(Dataset excerpt)
■ ■ ■ ■

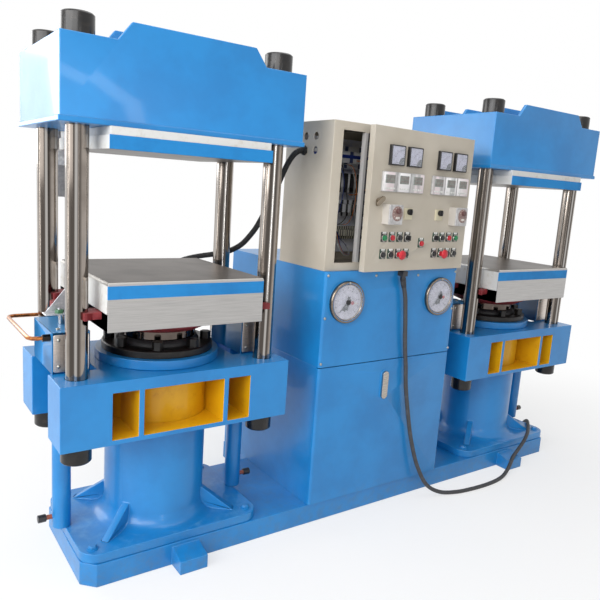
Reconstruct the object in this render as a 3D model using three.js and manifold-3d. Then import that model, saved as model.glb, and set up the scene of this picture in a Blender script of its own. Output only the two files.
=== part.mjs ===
// Twin-station rubber vulcanizing press: two four-pillar hydraulic presses and the cabinet between
// them on one base. Millimetres, +Z up, +X along the machine to the right, front towards -Y.
// The origin is on the floor, midway between the stations, in the plane through their pillars.
import * as THREE from 'three';
import { mergeVertices } from 'three/addons/utils/BufferGeometryUtils.js';
import Module from 'manifold-3d';

const wasm = await Module();
wasm.setup();

// Machine layout
const STATION_OFFSET = 876;
const PILLAR_X = 325;
const PILLAR_Y = 170;
const PILLAR_RADIUS = 32.5;
const NUT_WALL = 13.5;
const NUT_RADIUS = PILLAR_RADIUS + NUT_WALL;
const NUT_HEIGHT = 62;
const NUT_CHAMFER = 5;

// Heights of a station's layers, from the floor up
const BASE_TOP = 78;
const BEAM_CLEARANCE = 394;
const BEAM_HEIGHT = 203;
const TABLE_CLEARANCE = 110;
const TABLE_HEIGHT = 95;
const LOWER_PLATEN_HEIGHT = 96;
const DAYLIGHT = 375;
const UPPER_PLATEN_HEIGHT = 62;
const CROSSHEAD_HEIGHT = 230;
const HUMP_HEIGHT = 52;

// Levels above the floor that follow from the layers
const BEAM_BOTTOM = BASE_TOP + BEAM_CLEARANCE;
const BEAM_TOP = BEAM_BOTTOM + BEAM_HEIGHT;
const TABLE_BOTTOM = BEAM_TOP + TABLE_CLEARANCE;
const TABLE_TOP = TABLE_BOTTOM + TABLE_HEIGHT;
const LOWER_PLATEN_TOP = TABLE_TOP + LOWER_PLATEN_HEIGHT;
const UPPER_PLATEN_BOTTOM = LOWER_PLATEN_TOP + DAYLIGHT;
const CROSSHEAD_BOTTOM = UPPER_PLATEN_BOTTOM + UPPER_PLATEN_HEIGHT;
const CROSSHEAD_DECK = CROSSHEAD_BOTTOM + CROSSHEAD_HEIGHT;
const CROSSHEAD_PEAK = CROSSHEAD_DECK + HUMP_HEIGHT;

// Cylinder, ram and gland
const RAM_RADIUS = 125;
const CYLINDER_WALL = 49;
const CYLINDER_RADIUS = RAM_RADIUS + CYLINDER_WALL;
const CYLINDER_FLOOR = 42;
const FLANGE_INSET = 7;
const FLANGE_HALF_X = PILLAR_X - FLANGE_INSET;
const FLANGE_HALF_Y = 231;
const FLANGE_THICKNESS = 32;
const FLANGE_CORNER = 60;
const FLANGE_FILLET = 50;
const FILLET_STEPS = 3;
const GUSSET_HEIGHT = 86;
const GUSSET_REACH = 292;
const GUSSET_THICKNESS = 26;
const COLLAR_STEP = 36;
const COLLAR_RADIUS = CYLINDER_RADIUS + COLLAR_STEP;
const COLLAR_HEIGHT = 32;
const GLAND_WIDTH = 64;
const GLAND_RADIUS = RAM_RADIUS + GLAND_WIDTH;
const GLAND_HEIGHT = 25;
const GLAND_CHAMFER = 4;
const GLAND_BOLT_INSET = 39;
const GLAND_BOLT_CIRCLE = RAM_RADIUS + GLAND_BOLT_INSET;
const GLAND_BOLT_RADIUS = 19;
const GLAND_BOLT_HEIGHT = 28;
const GLAND_BOLT_COUNT = 8;
const RAM_CHAMFER = 6;

// Base, which reaches a little past the cylinder flanges
const BASE_MARGIN_X = 2;
const BASE_MARGIN_Y = 5;
const BASE_HALF_LENGTH = STATION_OFFSET + FLANGE_HALF_X + BASE_MARGIN_X;
const BASE_HALF_DEPTH = FLANGE_HALF_Y + BASE_MARGIN_Y;
const BASE_CORNER = 42;
const PAD_HALF_WIDTH = 50;
const PAD_REACH = 69;
const PAD_HEIGHT = 66;
const PAD_LIP = 46;
const PAD_CENTRE_SHIFT = 24;

// Lower beam: its ends reach past the pillars, its end notches give room to the side cylinders
const BEAM_OVERHANG_X = 67;
const BEAM_OVERHANG_Y = 76;
const BEAM_HALF_X = PILLAR_X + BEAM_OVERHANG_X;
const BEAM_HALF_Y = PILLAR_Y + BEAM_OVERHANG_Y;
const BEAM_NOTCH_ROOM = 25;
const BEAM_END_WALL = 6;
const BEAM_SEAT = 11;
const BEAM_TOP_PLATE = 38;
const BEAM_BOTTOM_PLATE = 16;
const BEAM_RIB_X = 147;
const BEAM_RIB = 18;

// Side cylinders
const SIDE_TUBE_RADIUS = 30;
const SIDE_BLOCK_HALF_X = 56;
const SIDE_BLOCK_HALF_Y = 116;
const SIDE_BLOCK_HEIGHT = 130;
const SIDE_BLOCK_TOP = BEAM_TOP + SIDE_BLOCK_HEIGHT;
const SIDE_ROD_RADIUS = 9;
const SIDE_BORE_RADIUS = 20;
const SIDE_NECK_DEPTH = 60;
const COCK_RADIUS = 8;
const COCK_KNOB_RADIUS = 13;
const COCK_REACH = 46;
const COCK_HEIGHT = 75;
const PIPE_RADIUS = 7;
const PIPE_NUT_RADIUS = 12;
const PIPE_DROP = 19;
const PIPE_FRONT = 94;
const PIPE_CLEARANCE = 37.5;
const PIPE_REACH = 116;
const PIPE_BEND = 26;
const PIPE_RINGS = 36;

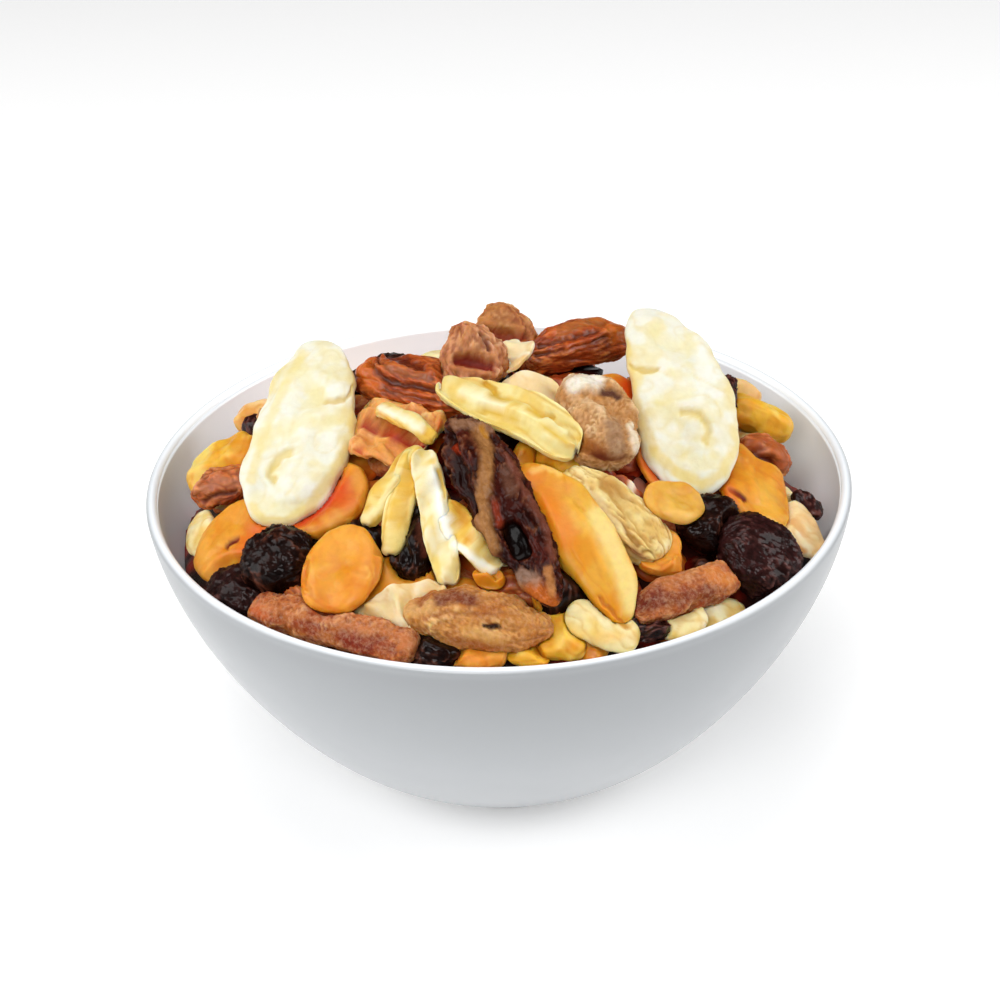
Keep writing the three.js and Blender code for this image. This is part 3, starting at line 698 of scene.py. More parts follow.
# %% Sorts of fruit
SORTS = {
    "creamSlice": dict(
        slot="cream_flesh", ends=2.35, sides=2.8, taper=-0.18, sway=3, bow=3, lumps=(1, 17),
        dents=[(-0.45, 0.25, 0.22, 1.6), (0.3, -0.3, 0.2, 1.2)],
        relief=[("soft", 0.8, 11, 1.2), ("billow", 0.35, 8, 1.1), ("soft", 0.25, 4, 1)],
        colours=("#F2EEE0", "#F0E6C6", "#E8D6A2", "#F6F3EA"), rim="#EEDCA8"),
    "date": dict(
        slot="date_skin", ends=3, sides=2.1, folds=(5, 0.07, 1.2), bow=2, lumps=(0.6, 12),
        relief=[("groove", 0.6, 3.4, 6), ("groove", 0.35, 1.8, 5), ("soft", 0.4, 7, 1.5),
                ("ridge", 0.15, 1.4, 2)],
        colours=("#D07038", "#B2562A", "#6A240E", "#E8A270")),
    "figCone": dict(
        slot="fig_skin", ends=2.2, sides=2, taper=-0.35, folds=(5, 0.07, 0.8), lumps=(0.8, 9),
        dents=[(-0.35, 0, 0.42, 4)],
        relief=[("groove", 0.6, 3.4, 1.4), ("ridge", 0.4, 2.2, 1.2), ("soft", 0.6, 6, 1),
                ("soft", 0.25, 1.6, 1)],
        colours=("#DEA480", "#C68862", "#884028", "#F2D0B4")),
    "sugaredFig": dict(
        slot="sugared_skin", ends=2.6, sides=2.8, lumps=(1.5, 13),
        relief=[("soft", 1.1, 7, 1), ("billow", 0.7, 2.6, 1), ("ridge", 0.4, 1.5, 1),
                ("groove", 0.3, 4, 1.3)],
        colours=("#E0B48A", "#CC9868", "#9A6634", "#F0D4B0")),
    "splitPrune": dict(
        slot="split_prune_skin", ends=2.5, sides=2.4, folds=(4, 0.07, 0.9), taper=-0.2,
        lumps=(0.9, 11),
        dents=[(-0.5, 0.45, 0.3, 3), (0.35, -0.25, 0.28, 3.5)],
        relief=[("groove", 0.7, 3, 2.6), ("ridge", 0.6, 2.6, 1.6), ("soft", 0.6, 5, 1.5),
                ("ridge", 0.35, 1.3, 1.2)],
        colours=("#541F18", "#38100B", "#120302", "#9A6A50")),
    "prune": dict(
        slot="prune_skin", ends=2.1, sides=2.1, folds=(5, 0.03, 1.6), lumps=(0.5, 8),
        relief=[("soft", 0.7, 6, 1), ("ridge", 0.52, 2.5, 1), ("ridge", 0.22, 1.4, 1)],
        colours=("#2A1412", "#1A0A0A", "#050202", "#7C5048")),
    "raisin": dict(
        slot="raisin_skin", ends=2.2, sides=2, folds=(4, 0.08, 1), lumps=(0.6, 7),
        relief=[("groove", 0.6, 3, 2.5), ("ridge", 0.35, 2, 1.4), ("soft", 0.4, 5, 1)],
        colours=("#DC8858", "#BC6844", "#602414", "#F0BC98")),
    "darkRaisin": dict(
        slot="dark_raisin_skin", ends=2.2, sides=2, folds=(3, 0.07, 1), lumps=(0.4, 5),
        relief=[("ridge", 0.5, 2.4, 1.5), ("groove", 0.4, 3, 1.5)],
        colours=("#3C1A1E", "#260E12", "#0A0203", "#84585A")),
    "apricot": dict(
        slot="apricot_flesh", ends=2.1, sides=2.5, lumps=(0.8, 15), cup=1, dents=[(0.1, 0.1, 0.4, 1)],
        relief=[("soft", 0.6, 9, 1), ("soft", 0.22, 3.4, 1), ("groove", 0.2, 6, 1.5), ("soft", 0.06, 1, 1)],
        colours=("#EAA63E", "#E69830", "#D87820", "#F0BA60")),
    "mango": dict(
        slot="mango_flesh", ends=1.9, sides=2.6, bow=4, sway=-1.5, lumps=(0.7, 16),
        relief=[("soft", 0.7, 10, 2), ("soft", 0.25, 3.6, 2), ("groove", 0.2, 5, 3), ("soft", 0.06, 1, 1)],
        colours=("#E8A42C", "#E9B248", "#DC8A22", "#F2CA72")),
    "ridgedSlice": dict(
        slot="ridged_flesh", ends=2.6, sides=2.8, folds=(7, 0.07, 0), bow=1.5, lumps=(0.8, 12),
        relief=[("groove", 0.9, 3.6, 5), ("groove", 0.4, 2, 3), ("soft", 0.5, 5, 1.5)],
        colours=("#F0DAA0", "#E6C280", "#C0904C", "#F9EDC8")),
    "stick": dict(
        slot="stick_skin", ends=4.5, sides=2.6, bow=2, folds=(3, 0.06, 1.5), lumps=(0.7, 10),
        relief=[("soft", 0.6, 4, 1.4), ("billow", 0.5, 2.4, 1.3), ("ridge", 0.3, 1.4, 1)],
        colours=("#C87C4A", "#AE5A30", "#782816", "#E8B688")),
    "spindle": dict(
        slot="spindle_skin", ends=1.8, sides=2.2, bow=2, folds=(3, 0.07, 0.8), lumps=(0.9, 11),
        relief=[("soft", 0.7, 6, 1.6), ("billow", 0.6, 2.4, 1.4), ("ridge", 0.3, 1.5, 1),
                ("groove", 0.4, 5, 2.5)],
        colours=("#DCA262", "#C68442", "#904E1E", "#F0D09C")),
    "chunk": dict(
        slot="yellow_flesh", ends=3.2, sides=3, lumps=(0.7, 9),
        relief=[("soft", 0.7, 6, 1), ("soft", 0.25, 2.6, 1), ("groove", 0.25, 5, 1.3), ("soft", 0.06, 1, 1)],
        colours=("#F0BC46", "#EDAA34", "#DC8C20", "#F8D884")),
    "orangeChunk": dict(
        slot="orange_flesh", ends=3, sides=2.8, lumps=(0.7, 9),
        relief=[("soft", 0.7, 6, 1), ("soft", 0.25, 2.6, 1), ("groove", 0.3, 4.5, 1.3)],
        colours=("#EAA040", "#E8AE58", "#CC6C20", "#F4C47C")),
    "paleSlice": dict(
        slot="pale_flesh", ends=2.3, sides=2.6, bow=1, lumps=(0.6, 10),
        relief=[("soft", 0.7, 7, 1.3), ("soft", 0.3, 3, 1), ("groove", 0.35, 5, 1.6)],
        colours=("#F6E5B6", "#F0D28C", "#DFB05E", "#FCF3D6")),
    "drop": dict(
        slot="golden_flesh", ends=2, sides=2,
        relief=[("soft", 0.4, 5, 1), ("soft", 0.1, 2, 1)],
        colours=("#E6A636", "#DE942A", "#BC6C18", "#F4C668")),
    "flap": dict(
        slot="flap_flesh", sheet=True, blunt=3, tip=0.35, bow=1.5, cup=1.2, wave=(0.6, 1.5, 1.5),
        relief=[("soft", 0.5, 6, 1), ("soft", 0.2, 2.4, 1), ("groove", 0.3, 4, 2)],
        colours=("#F7E4BE", "#F0D09C", "#DCA864", "#FCF1DC")),
    "foldedSlice": dict(
        slot="folded_flesh", sheet=True, blunt=2.8, tip=0.22, bow=3, pleat=(1.9, 1.6, 0.9),
        wave=(0.8, 1.5, 0.6),
        relief=[("groove", 0.5, 5, 6), ("soft", 0.4, 5, 2), ("soft", 0.15, 2, 1)],
        colours=("#F3E2A8", "#EED286", "#E0B454", "#F8EEC6")),
    "strip": dict(
        slot="strip_flesh", sheet=True, blunt=3.2, tip=0.3, bow=2, cup=-1, wave=(0.6, 2, 0.5),
        relief=[("groove", 0.5, 4, 5), ("soft", 0.4, 4, 2), ("soft", 0.12, 1.6, 1)],
        colours=("#F6DD98", "#EFC866", "#DEA83C", "#FBEFC4")),
    "ruffle": dict(
        slot="white_flesh", sheet=True, blunt=3, tip=0.4, bow=2.5, wave=(0.9, 3, 2.4),
        relief=[("soft", 0.6, 5, 1.5), ("soft", 0.2, 2, 1), ("groove", 0.3, 4, 3)],
        colours=("#F8EAC6", "#F4DEA2", "#EAC262", "#FBF3DC")),
    "crumpled": dict(
        slot="crumpled_flesh", sheet=True, blunt=3, tip=0.5, bow=1, pleat=(1, 2.2, 1.1),
        wave=(1, 2.5, 1),
        relief=[("ridge", 0.6, 4.4, 1.3), ("groove", 0.5, 3.4, 1.3), ("soft", 0.5, 3, 1)],
        colours=("#F0B272", "#E69C50", "#CC5826", "#FADCA8")),
}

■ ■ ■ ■

● Request:
Quote verbatim the opening lines of the listing above, ending with the line where "wasm.setup();" appears; include both endpoints and nothing more.

● Task output:
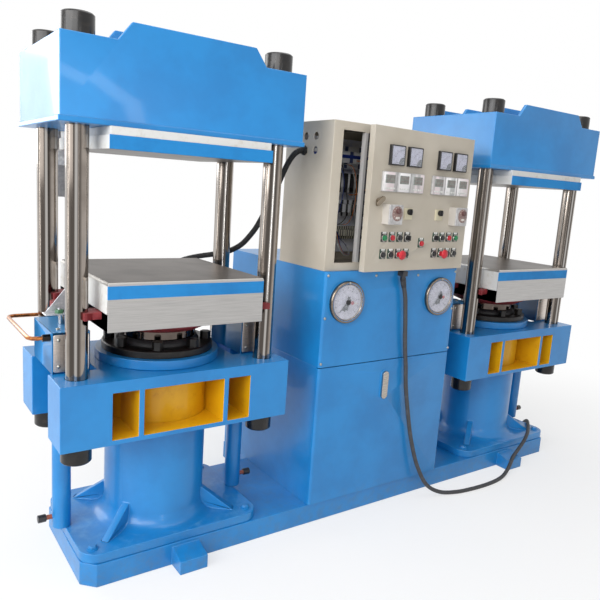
Reconstruct the object in this render as a 3D model using three.js and manifold-3d. Then import that model, saved as model.glb, and set up the scene of this picture in a Blender script of its own. Output only the two files.
=== part.mjs ===
// Twin-station rubber vulcanizing press: two four-pillar hydraulic presses and the cabinet between
// them on one base. Millimetres, +Z up, +X along the machine to the right, front towards -Y.
// The origin is on the floor, midway between the stations, in the plane through their pillars.
import * as THREE from 'three';
import { mergeVertices } from 'three/addons/utils/BufferGeometryUtils.js';
import Module from 'manifold-3d';

const wasm = await Module();
wasm.setup();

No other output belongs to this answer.